I treasure too the example of the professor would quote Moliere's Sganarelle in the middle of a discussion on realism in international relations. I treasure the professor whose week included a jazz gig. I treasure the school teacher who turned every poem into a song and the one who had an anthem for her maths class--which made us smile but also ready to learn. I treasure the brilliant mind of my dissertation advisor that would find PhD topics in the strangest places--the limitless imagination and the creative play. (We read a book on play in our epistemology class but sadly, we did not play at all.) I treasure the years in a teaching-first college that freed me of the need to control my class (age and experience also help).

Most of my teachers have had this in common--they have been good, caring people. They have not needed to control their students' choices. They have been content to free us to grow while being present during our journeys. They have been secure humans--this is so rare, so rare, in education! 

I have noticed that my favourite conversations now are about teaching. 

This is because I treasure the gift of being in a classroom more than I can express. 

I played 'school-school' all through childhood. In fact, you might say, I am notorious for having schooled many generations of visitors to our home. Greatgrandparents, great-aunts, great-uncles, uncles, aunts, cousins--many, many are graduates of my school. My family will tell you that as my great-grandfather lay dying, I taught my great-uncle (his son) arithmetic on the lawns. I was four, he was a senior civil engineer. He was also my most difficult student. He got all his sums wrong (deliberately, indulgently). I was so concerned about his education that for months I sent him postcards with homework that he returned with mistakes! He may have been the student I have loved most in my life

As a teenager, I wrote the prospectus of a school I was going to start with all the elements I loved from schools in story-books (about schools). I made sure to bring in my other blessing--my cousins--by giving them all jobs and building rooms for them in campus plans I would love to draw up (in my next life, I will be an architect and in this, I enjoy admiring my architect friend's projects). 

I have tutored (badly) and I have run peace education projects on my own before I really knew the term. 

The linear path out of a PhD was to a teaching job. I taught through graduate school and four years after that but then for more than a decade, the teaching I got to do was repetitive training workshops and some mentoring of interns. 

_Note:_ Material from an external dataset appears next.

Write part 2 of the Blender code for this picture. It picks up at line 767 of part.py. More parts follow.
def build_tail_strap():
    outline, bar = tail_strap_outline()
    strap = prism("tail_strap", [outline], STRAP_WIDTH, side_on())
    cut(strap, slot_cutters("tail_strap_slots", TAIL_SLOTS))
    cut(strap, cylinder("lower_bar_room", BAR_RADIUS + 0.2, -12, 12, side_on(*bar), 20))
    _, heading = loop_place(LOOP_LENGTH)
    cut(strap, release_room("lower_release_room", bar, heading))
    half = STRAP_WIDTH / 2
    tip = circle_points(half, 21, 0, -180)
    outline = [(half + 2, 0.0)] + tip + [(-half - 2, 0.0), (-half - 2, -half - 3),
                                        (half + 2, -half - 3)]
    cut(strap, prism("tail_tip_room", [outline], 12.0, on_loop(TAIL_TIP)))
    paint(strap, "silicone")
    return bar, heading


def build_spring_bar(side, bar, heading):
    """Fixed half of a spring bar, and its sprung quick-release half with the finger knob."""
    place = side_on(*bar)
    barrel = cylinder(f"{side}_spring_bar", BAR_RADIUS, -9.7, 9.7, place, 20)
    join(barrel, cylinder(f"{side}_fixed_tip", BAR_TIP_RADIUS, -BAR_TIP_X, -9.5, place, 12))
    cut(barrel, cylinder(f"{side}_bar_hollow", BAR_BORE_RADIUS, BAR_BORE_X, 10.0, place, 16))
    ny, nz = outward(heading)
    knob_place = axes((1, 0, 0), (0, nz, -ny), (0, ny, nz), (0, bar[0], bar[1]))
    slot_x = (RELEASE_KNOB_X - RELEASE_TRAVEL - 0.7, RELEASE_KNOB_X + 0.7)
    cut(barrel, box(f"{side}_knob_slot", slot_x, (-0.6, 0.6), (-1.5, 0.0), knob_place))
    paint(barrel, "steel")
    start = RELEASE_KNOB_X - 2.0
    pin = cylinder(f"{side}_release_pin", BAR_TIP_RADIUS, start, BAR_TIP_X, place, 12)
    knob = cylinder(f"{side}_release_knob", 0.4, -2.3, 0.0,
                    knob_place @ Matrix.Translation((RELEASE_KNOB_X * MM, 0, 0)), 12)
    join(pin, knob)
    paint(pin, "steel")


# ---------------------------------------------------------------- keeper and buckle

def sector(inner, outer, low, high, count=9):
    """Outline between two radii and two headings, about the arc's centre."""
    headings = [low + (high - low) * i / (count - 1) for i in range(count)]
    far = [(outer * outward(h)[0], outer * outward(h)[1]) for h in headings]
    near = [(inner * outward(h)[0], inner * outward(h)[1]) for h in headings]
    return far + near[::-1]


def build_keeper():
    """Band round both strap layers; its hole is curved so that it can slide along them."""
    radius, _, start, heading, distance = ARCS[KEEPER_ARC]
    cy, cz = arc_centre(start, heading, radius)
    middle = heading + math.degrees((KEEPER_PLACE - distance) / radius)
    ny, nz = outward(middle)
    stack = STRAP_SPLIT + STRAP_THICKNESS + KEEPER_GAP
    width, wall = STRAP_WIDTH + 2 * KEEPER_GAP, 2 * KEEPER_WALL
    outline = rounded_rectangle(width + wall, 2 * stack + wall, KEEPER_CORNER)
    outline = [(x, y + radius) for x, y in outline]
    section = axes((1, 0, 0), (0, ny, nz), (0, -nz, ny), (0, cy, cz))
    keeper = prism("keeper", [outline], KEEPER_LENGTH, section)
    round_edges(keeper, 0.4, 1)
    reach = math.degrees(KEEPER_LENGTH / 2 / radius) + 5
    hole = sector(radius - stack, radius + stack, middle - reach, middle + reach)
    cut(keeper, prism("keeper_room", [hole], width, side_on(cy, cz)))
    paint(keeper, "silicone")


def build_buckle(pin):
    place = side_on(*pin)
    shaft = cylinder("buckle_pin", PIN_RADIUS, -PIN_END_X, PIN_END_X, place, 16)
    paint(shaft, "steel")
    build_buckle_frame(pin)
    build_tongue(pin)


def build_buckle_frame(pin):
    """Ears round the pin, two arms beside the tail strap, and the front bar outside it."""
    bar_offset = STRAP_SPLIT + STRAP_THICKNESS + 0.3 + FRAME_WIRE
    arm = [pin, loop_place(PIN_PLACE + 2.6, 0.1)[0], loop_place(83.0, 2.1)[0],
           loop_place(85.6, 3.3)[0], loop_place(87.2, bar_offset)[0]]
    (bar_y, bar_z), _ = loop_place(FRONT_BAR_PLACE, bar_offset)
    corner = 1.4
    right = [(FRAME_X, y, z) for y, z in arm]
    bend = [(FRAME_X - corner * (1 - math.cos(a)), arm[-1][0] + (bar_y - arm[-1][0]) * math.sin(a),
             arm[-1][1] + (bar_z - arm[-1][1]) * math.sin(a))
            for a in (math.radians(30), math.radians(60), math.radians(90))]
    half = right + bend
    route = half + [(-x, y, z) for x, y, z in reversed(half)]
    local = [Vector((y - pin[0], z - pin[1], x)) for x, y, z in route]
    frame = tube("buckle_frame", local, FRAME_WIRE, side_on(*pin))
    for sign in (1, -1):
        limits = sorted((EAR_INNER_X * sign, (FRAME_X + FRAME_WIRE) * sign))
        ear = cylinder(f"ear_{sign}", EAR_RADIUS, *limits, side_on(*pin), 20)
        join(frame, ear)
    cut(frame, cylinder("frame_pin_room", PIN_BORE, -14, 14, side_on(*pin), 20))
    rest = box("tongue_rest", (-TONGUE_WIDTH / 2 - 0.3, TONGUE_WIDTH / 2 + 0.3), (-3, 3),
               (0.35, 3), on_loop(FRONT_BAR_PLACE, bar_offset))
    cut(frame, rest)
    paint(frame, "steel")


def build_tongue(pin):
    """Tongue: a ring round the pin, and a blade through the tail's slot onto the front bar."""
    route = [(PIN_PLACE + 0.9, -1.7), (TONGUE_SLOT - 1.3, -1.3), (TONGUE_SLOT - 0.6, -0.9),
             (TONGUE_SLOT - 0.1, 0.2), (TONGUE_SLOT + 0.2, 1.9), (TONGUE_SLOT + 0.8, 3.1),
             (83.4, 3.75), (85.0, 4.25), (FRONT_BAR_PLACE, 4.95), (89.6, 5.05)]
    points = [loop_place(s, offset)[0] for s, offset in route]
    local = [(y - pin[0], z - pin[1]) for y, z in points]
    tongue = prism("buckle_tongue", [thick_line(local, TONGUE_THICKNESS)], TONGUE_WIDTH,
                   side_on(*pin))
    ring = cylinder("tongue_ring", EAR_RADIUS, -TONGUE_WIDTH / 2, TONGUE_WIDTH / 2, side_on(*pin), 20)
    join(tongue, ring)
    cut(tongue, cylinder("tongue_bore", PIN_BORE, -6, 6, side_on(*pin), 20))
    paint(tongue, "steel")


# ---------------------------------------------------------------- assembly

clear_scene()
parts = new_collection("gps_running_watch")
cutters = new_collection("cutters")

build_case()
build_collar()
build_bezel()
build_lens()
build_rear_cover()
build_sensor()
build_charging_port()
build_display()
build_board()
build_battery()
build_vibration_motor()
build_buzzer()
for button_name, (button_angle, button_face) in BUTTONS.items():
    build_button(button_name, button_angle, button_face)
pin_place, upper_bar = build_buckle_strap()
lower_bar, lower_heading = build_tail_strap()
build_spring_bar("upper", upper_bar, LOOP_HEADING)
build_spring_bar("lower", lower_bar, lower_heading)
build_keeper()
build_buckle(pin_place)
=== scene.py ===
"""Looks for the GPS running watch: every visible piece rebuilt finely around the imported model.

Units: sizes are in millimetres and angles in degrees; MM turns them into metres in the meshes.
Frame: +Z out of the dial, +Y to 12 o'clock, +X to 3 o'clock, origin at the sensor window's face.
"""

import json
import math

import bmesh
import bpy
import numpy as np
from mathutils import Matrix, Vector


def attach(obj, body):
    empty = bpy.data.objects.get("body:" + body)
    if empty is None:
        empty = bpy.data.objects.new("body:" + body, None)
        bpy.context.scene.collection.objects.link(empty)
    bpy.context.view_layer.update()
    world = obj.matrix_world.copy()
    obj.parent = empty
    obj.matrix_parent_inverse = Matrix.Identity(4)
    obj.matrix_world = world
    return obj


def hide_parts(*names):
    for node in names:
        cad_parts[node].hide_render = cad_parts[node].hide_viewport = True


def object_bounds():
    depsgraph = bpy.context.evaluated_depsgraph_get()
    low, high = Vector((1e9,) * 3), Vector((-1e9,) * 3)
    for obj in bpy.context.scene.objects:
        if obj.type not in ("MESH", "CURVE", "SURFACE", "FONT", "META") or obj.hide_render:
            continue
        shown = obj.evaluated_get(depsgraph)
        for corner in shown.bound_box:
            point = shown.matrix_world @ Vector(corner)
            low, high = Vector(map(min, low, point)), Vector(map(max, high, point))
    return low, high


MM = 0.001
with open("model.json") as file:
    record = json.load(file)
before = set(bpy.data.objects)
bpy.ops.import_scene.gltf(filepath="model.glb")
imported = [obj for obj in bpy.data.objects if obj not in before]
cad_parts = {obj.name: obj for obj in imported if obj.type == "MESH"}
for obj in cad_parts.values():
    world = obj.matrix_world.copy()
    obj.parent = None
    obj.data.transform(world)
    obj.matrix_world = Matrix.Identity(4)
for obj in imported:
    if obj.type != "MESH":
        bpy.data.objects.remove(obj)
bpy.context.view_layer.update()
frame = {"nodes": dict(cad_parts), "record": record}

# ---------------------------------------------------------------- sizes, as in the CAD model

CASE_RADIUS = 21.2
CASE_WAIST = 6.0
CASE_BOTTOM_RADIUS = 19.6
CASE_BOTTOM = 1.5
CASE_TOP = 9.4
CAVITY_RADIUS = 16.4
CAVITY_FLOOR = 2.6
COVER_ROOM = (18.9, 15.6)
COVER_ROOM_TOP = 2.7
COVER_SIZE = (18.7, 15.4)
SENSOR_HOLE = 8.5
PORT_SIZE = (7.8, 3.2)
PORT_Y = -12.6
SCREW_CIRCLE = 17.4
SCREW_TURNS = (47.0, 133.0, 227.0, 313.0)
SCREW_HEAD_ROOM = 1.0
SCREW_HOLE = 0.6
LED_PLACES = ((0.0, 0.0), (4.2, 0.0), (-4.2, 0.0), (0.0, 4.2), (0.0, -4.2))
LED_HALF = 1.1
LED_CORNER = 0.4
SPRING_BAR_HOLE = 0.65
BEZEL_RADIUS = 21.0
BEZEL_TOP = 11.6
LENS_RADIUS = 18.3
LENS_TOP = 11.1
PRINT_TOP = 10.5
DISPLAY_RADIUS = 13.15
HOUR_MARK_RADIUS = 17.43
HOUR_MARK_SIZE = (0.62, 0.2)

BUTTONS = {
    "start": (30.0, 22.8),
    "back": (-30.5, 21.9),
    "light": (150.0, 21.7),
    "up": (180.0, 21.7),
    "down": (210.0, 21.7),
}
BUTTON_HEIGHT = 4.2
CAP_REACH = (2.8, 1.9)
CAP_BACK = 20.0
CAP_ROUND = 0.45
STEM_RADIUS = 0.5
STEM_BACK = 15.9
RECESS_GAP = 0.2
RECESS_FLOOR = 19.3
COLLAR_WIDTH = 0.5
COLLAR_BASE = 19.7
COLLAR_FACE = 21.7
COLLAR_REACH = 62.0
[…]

The peace education programme at the NGO is for me the heart of my NGO--my heart too. We do other things and we are known for other things but this is the centre-point in my vision. In the years in which we imagined it as a classroom and school-centred programme, I got to talk teaching with my Montessori teacher cousin who is a classroom rockstar--sure-footed in what she wants to teach and secure enough to also become a student. I loved this. I still love talking teaching with her though she has moved on from our project (she is still a teacher).

The gift of being in a classroom has returned to my life in bits and pieces. I have come back to regular teaching, enriched by every life experience. I channel every good teacher I ever had into my work and hope to be somewhat as effective. 

Again and again, when I am preparing or when I am in the classroom, I think: This is what they mean by "labour of love." To do something you love. To do something you can do with love. To do something that fills your space with warmth and affection. That is something I have learned from my students who ultimately are the best teachers you will ever have. 

I started writing this post thinking that I love teaching and talking about teaching but I never blog about it. Then I thought of my wonderful teachers and this is where the post has meandered. It is guru dakshina and it is also gratitude that I get to be a lifelong learner in the satsang of my students. It is a prayer that the gift that has taken its time to reach me, stays with me for a while.